Regarding the financial sector, the MPC acknowledged the continued resilience of the banking system, with most financial soundness indicators remaining within prudential benchmarks. Significant progress has been made in the ongoing bank recapitalisation exercise, with 14 banks having fully met the new capital requirement. The committee urged continued implementation of policies to ensure the successful completion of this exercise. Moreover, the successful termination of forbearance measures and waivers on single obligors was noted for promoting transparency, risk management, and long-term financial stability, with the MPC reassuring the public that its impact is transitory and poses no threat to the banking system's soundness.
Despite the positive developments, the committee observed a persistent build-up of excess liquidity in the banking system, largely stemming from fiscal releases driven by improved revenues. Governor Cardoso noted concerns about the negative effects of FAAC allocations on monetary stability and emphasized the continuous monitoring and deployment of tools to ensure stability. The adjustment of the standing facilities corridor was partly informed by the need to manage this excess liquidity and ensure effective functioning of the interbank market.

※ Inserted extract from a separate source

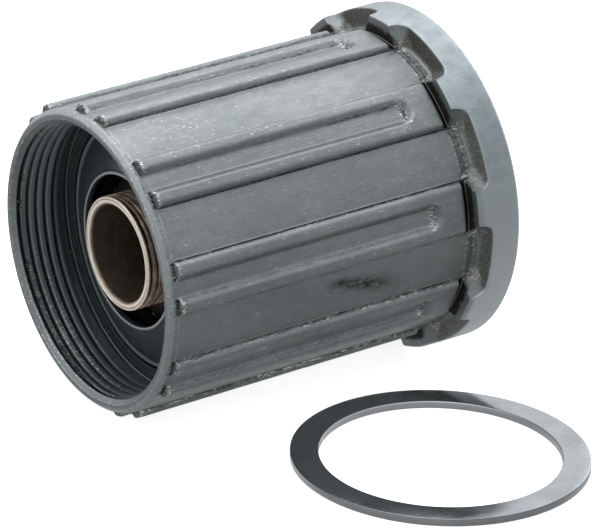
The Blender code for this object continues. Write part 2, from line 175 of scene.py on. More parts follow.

The CBN's policy shift garnered commendation from key stakeholders. Mr. Adewale-Smatt Oyerinde, Director-General of the Nigeria Employers’ Consultative Association (NECA), lauded the MPR reduction, acknowledging the easing inflationary pressures. However, he cautioned that the benefits would hinge on effective transmission into the real economy, pointing to persistently high CRR and other liquidity restrictions as potential limiting factors. Oyerinde also highlighted the ongoing challenge of high food inflation and stressed the need for complementary government interventions, including stabilizing the exchange rate, improving agricultural security and productivity, and tackling bottlenecks in energy, transport, and regulation.
Similarly, Dr. Muda Yusuf, Chief Executive Officer of the Centre for the Promotion of Private Enterprise (CPPE), hailed the MPC’s decision as a strategic and well-timed policy shift from stabilization to a growth accelerator. He argued that if sustained and complemented by appropriate fiscal and structural reforms, these measures would stimulate economic growth, create jobs, improve private sector performance, and moderate inflation sustainably. Yusuf noted that the policy easing followed five consecutive months of declining inflation, indicating the success of previous tightening measures. He further explained that by lowering the MPR and CRR, the CBN is working to improve liquidity, reduce borrowing costs, and unlock capital for productive sectors.
The implications of these decisions are expected to include improved credit conditions and strengthened financial intermediation, making financing more accessible for businesses, especially Small and Medium Enterprises (SMEs). Lower costs of funds are anticipated to encourage new investments, support business expansion, and enhance capacity utilization in the real sector, ultimately stimulating output growth and job creation. Both NECA and CPPE emphasized that fiscal policy must play a complementary role, advising fiscal authorities to sustain fiscal consolidation, prioritize critical infrastructure investment, and strengthen regulatory frameworks to foster a more business-friendly environment.